__What needs to be done__
Give back the exact lines spanning from the line with "collection = bpy.data.collections.new(COLLECTION_NAME)" to the line with "flat as a grid, and", with both of those lines included and no others.

__Task inputs__
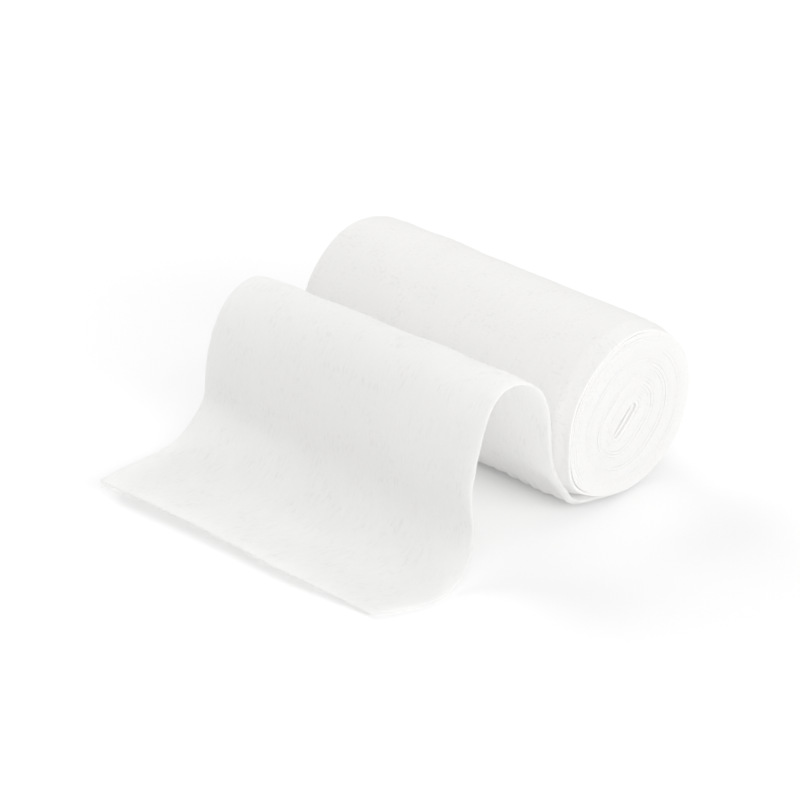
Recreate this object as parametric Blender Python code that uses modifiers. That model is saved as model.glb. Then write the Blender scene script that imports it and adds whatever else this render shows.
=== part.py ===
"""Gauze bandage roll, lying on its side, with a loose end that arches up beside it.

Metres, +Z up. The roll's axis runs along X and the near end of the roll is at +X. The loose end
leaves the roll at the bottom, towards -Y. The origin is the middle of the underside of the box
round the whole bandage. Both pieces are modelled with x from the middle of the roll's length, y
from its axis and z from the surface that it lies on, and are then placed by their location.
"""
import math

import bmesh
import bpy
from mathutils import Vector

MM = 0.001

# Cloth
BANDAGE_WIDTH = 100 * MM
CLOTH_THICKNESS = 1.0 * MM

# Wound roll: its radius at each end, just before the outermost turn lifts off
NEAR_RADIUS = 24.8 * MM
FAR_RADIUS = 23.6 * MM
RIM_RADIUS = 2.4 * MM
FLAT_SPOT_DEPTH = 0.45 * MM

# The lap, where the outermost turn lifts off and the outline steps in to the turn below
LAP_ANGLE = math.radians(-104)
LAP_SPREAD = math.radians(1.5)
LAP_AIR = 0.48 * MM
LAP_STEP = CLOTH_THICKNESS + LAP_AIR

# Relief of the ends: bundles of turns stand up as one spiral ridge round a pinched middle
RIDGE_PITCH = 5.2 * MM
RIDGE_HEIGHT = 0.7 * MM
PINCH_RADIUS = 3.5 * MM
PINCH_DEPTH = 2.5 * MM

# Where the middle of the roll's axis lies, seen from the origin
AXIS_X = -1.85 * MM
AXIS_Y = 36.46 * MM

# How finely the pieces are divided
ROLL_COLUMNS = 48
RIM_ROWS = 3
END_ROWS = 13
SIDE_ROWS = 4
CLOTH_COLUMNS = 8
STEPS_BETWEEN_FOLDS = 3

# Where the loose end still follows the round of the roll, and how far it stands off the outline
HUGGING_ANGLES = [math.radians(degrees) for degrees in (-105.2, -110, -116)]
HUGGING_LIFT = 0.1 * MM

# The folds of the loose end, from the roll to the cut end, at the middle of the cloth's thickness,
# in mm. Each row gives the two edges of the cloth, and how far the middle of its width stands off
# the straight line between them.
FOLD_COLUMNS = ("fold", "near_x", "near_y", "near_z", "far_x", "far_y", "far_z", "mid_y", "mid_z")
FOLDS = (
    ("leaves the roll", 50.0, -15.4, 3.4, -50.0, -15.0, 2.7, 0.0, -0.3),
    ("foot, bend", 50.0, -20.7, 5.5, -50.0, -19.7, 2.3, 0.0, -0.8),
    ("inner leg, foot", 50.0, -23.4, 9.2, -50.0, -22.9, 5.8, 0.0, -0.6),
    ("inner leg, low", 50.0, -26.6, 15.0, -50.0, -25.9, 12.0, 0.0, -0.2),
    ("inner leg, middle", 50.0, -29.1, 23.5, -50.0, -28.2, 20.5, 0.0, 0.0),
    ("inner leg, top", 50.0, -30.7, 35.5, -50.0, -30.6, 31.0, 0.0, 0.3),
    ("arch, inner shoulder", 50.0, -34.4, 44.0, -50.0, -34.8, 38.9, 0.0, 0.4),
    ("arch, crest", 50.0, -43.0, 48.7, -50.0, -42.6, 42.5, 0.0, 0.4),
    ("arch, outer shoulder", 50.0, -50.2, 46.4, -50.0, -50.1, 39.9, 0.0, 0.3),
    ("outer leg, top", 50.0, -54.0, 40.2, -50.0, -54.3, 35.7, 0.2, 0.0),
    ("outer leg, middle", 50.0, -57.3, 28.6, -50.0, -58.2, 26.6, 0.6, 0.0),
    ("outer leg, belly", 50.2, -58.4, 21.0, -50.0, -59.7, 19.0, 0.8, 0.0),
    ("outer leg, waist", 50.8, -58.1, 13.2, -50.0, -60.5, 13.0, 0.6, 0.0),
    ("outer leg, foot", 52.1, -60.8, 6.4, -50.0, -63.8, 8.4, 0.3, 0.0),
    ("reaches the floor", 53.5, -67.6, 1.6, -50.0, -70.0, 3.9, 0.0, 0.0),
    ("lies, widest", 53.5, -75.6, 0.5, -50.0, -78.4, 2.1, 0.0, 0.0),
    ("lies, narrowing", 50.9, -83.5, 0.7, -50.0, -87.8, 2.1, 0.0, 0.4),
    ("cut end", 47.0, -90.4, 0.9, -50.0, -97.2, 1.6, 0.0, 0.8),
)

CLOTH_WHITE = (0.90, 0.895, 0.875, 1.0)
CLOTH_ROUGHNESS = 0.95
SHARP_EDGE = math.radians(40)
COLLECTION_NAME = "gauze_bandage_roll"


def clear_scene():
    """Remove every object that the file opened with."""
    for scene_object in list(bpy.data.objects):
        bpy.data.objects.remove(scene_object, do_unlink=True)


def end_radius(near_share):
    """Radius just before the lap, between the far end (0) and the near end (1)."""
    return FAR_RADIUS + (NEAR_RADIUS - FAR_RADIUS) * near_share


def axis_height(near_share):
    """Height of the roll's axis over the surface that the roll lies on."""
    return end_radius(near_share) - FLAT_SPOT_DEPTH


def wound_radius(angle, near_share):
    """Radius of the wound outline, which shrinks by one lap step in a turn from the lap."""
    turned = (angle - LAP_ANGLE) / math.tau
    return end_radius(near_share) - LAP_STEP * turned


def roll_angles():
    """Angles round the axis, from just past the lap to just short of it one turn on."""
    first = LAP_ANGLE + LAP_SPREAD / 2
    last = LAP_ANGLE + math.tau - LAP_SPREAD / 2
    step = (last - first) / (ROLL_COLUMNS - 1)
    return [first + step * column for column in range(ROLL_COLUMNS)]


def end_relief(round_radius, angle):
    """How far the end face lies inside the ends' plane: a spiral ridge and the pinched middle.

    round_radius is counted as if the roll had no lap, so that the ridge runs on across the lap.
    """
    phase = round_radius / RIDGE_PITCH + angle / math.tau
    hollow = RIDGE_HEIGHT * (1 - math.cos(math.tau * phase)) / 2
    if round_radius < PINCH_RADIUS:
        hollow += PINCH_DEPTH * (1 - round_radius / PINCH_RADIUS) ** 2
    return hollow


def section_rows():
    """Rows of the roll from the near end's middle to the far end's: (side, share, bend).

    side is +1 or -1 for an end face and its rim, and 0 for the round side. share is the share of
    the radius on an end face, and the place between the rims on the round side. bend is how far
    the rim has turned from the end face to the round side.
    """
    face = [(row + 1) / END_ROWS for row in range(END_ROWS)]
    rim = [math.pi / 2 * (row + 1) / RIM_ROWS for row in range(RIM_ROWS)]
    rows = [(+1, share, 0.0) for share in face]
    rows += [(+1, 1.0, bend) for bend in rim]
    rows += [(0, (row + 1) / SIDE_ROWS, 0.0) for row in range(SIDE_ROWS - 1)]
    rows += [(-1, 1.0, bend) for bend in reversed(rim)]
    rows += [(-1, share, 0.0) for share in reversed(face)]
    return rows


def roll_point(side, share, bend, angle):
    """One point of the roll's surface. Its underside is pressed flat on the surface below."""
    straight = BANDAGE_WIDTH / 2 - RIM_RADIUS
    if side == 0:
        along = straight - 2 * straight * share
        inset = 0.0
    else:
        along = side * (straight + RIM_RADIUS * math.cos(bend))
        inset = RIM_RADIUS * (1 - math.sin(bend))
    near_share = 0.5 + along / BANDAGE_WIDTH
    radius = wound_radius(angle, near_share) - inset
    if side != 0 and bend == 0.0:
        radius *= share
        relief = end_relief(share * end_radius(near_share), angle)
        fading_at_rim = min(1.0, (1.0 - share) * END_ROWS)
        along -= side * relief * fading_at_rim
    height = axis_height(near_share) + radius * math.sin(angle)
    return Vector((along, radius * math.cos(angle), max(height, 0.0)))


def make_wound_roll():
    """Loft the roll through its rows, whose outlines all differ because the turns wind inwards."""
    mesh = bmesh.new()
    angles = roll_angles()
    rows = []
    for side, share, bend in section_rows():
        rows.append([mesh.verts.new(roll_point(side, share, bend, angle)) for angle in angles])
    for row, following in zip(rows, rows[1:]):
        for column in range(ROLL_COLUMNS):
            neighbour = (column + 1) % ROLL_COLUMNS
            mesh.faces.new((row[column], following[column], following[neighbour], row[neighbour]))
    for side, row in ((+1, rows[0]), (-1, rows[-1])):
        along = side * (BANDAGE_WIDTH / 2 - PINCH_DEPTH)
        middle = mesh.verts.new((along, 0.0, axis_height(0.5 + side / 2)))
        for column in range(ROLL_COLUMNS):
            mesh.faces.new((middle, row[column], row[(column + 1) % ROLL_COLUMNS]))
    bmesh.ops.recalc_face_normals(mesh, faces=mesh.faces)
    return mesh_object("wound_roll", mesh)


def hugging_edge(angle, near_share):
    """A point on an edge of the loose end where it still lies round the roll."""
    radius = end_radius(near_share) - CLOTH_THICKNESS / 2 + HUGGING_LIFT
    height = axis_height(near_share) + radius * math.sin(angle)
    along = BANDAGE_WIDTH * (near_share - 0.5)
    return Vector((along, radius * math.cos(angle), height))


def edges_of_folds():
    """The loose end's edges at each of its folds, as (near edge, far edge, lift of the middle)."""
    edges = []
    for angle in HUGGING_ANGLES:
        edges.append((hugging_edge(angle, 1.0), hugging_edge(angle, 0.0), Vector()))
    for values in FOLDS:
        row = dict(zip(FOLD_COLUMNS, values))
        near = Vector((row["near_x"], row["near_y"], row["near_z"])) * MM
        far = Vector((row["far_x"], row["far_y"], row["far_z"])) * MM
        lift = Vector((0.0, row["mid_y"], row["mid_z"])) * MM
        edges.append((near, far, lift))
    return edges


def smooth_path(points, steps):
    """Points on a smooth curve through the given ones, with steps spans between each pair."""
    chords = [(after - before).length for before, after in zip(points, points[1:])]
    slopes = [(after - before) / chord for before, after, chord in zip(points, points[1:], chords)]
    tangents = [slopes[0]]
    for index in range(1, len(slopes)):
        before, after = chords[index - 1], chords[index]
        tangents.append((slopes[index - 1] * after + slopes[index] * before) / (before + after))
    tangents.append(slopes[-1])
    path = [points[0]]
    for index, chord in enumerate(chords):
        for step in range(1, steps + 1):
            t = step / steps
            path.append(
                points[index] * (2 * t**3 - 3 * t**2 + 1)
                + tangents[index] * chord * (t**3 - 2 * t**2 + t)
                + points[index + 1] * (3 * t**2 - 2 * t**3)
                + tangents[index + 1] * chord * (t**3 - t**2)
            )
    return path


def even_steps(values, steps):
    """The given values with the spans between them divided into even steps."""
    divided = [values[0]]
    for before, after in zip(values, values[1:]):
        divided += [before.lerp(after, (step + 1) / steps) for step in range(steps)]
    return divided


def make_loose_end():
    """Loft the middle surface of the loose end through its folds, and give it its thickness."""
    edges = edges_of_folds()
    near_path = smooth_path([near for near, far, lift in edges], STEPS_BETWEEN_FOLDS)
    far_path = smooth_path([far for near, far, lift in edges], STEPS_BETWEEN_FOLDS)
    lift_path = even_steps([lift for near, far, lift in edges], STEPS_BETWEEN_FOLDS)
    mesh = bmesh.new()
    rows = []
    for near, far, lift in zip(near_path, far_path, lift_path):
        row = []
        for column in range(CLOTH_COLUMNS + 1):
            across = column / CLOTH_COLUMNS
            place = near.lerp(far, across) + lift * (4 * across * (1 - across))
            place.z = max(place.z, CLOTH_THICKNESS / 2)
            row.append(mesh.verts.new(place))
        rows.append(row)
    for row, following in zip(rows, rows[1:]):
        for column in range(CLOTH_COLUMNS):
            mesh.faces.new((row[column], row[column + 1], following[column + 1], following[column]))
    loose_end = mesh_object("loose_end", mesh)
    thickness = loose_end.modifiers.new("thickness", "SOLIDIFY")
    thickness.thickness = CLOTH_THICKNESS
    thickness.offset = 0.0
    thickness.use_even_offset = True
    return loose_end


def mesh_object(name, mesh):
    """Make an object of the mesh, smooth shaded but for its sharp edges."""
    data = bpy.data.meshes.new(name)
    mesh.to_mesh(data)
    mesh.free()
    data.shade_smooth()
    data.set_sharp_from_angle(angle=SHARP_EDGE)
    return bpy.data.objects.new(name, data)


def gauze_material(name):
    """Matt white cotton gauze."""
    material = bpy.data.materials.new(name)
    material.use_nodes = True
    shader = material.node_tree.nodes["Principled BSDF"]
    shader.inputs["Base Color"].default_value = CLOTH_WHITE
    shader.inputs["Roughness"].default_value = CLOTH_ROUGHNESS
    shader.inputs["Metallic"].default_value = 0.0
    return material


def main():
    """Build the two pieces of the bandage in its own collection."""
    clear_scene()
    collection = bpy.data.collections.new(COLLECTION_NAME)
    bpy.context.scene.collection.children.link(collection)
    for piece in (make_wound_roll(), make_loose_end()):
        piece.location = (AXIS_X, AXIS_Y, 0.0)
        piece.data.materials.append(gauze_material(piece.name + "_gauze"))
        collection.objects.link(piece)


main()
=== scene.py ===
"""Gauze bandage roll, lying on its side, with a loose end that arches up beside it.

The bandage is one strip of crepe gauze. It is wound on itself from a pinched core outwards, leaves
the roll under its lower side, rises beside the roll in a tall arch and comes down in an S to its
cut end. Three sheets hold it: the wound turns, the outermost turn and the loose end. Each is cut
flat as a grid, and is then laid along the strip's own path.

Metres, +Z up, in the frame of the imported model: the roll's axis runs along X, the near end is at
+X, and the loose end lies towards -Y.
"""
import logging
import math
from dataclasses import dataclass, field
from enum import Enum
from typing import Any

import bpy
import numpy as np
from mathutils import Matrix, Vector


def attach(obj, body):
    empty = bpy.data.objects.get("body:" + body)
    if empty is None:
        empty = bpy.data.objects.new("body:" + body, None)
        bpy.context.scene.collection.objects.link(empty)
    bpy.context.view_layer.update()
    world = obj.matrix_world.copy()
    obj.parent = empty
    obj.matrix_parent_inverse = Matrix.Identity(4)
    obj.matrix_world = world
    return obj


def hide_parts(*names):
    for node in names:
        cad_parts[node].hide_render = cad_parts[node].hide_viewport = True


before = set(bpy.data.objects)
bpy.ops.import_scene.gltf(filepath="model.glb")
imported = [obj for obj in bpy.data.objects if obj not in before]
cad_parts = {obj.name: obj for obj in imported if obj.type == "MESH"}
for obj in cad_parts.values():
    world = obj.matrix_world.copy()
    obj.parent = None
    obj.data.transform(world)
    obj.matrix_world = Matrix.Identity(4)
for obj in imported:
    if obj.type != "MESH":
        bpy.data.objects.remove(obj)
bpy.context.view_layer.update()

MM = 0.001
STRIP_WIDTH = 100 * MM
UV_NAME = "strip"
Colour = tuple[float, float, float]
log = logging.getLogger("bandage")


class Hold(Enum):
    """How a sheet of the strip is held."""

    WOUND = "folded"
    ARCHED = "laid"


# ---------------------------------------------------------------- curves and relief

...

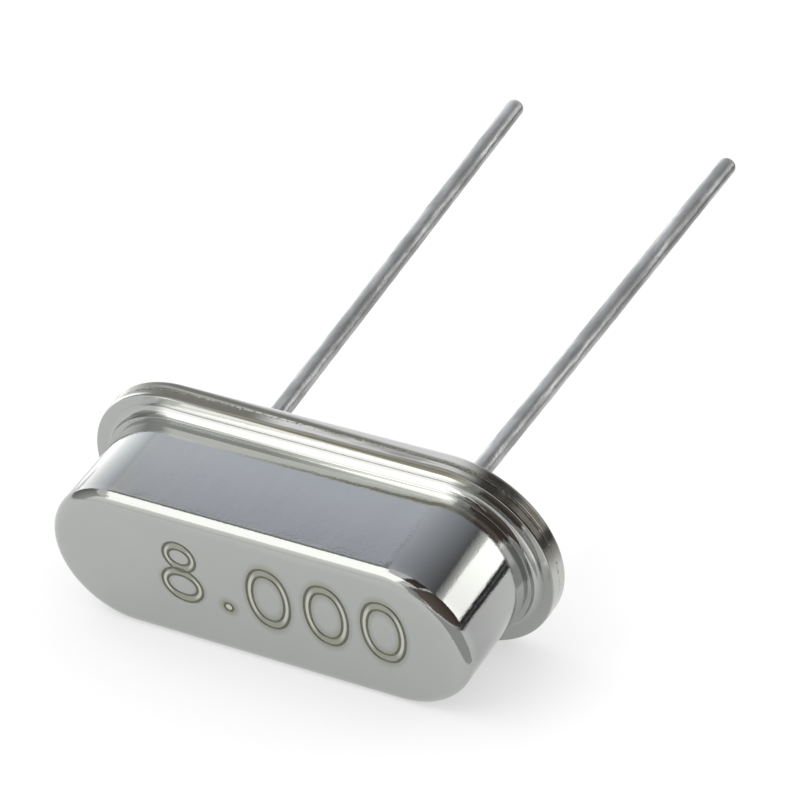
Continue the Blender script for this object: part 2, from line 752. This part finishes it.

__The answer__
    collection = bpy.data.collections.new(COLLECTION_NAME)
    bpy.context.scene.collection.children.link(collection)
    for piece in (make_wound_roll(), make_loose_end()):
        piece.location = (AXIS_X, AXIS_Y, 0.0)
        piece.data.materials.append(gauze_material(piece.name + "_gauze"))
        collection.objects.link(piece)


main()
=== scene.py ===
"""Gauze bandage roll, lying on its side, with a loose end that arches up beside it.

The bandage is one strip of crepe gauze. It is wound on itself from a pinched core outwards, leaves
the roll under its lower side, rises beside the roll in a tall arch and comes down in an S to its
cut end. Three sheets hold it: the wound turns, the outermost turn and the loose end. Each is cut
flat as a grid, and is then laid along the strip's own path.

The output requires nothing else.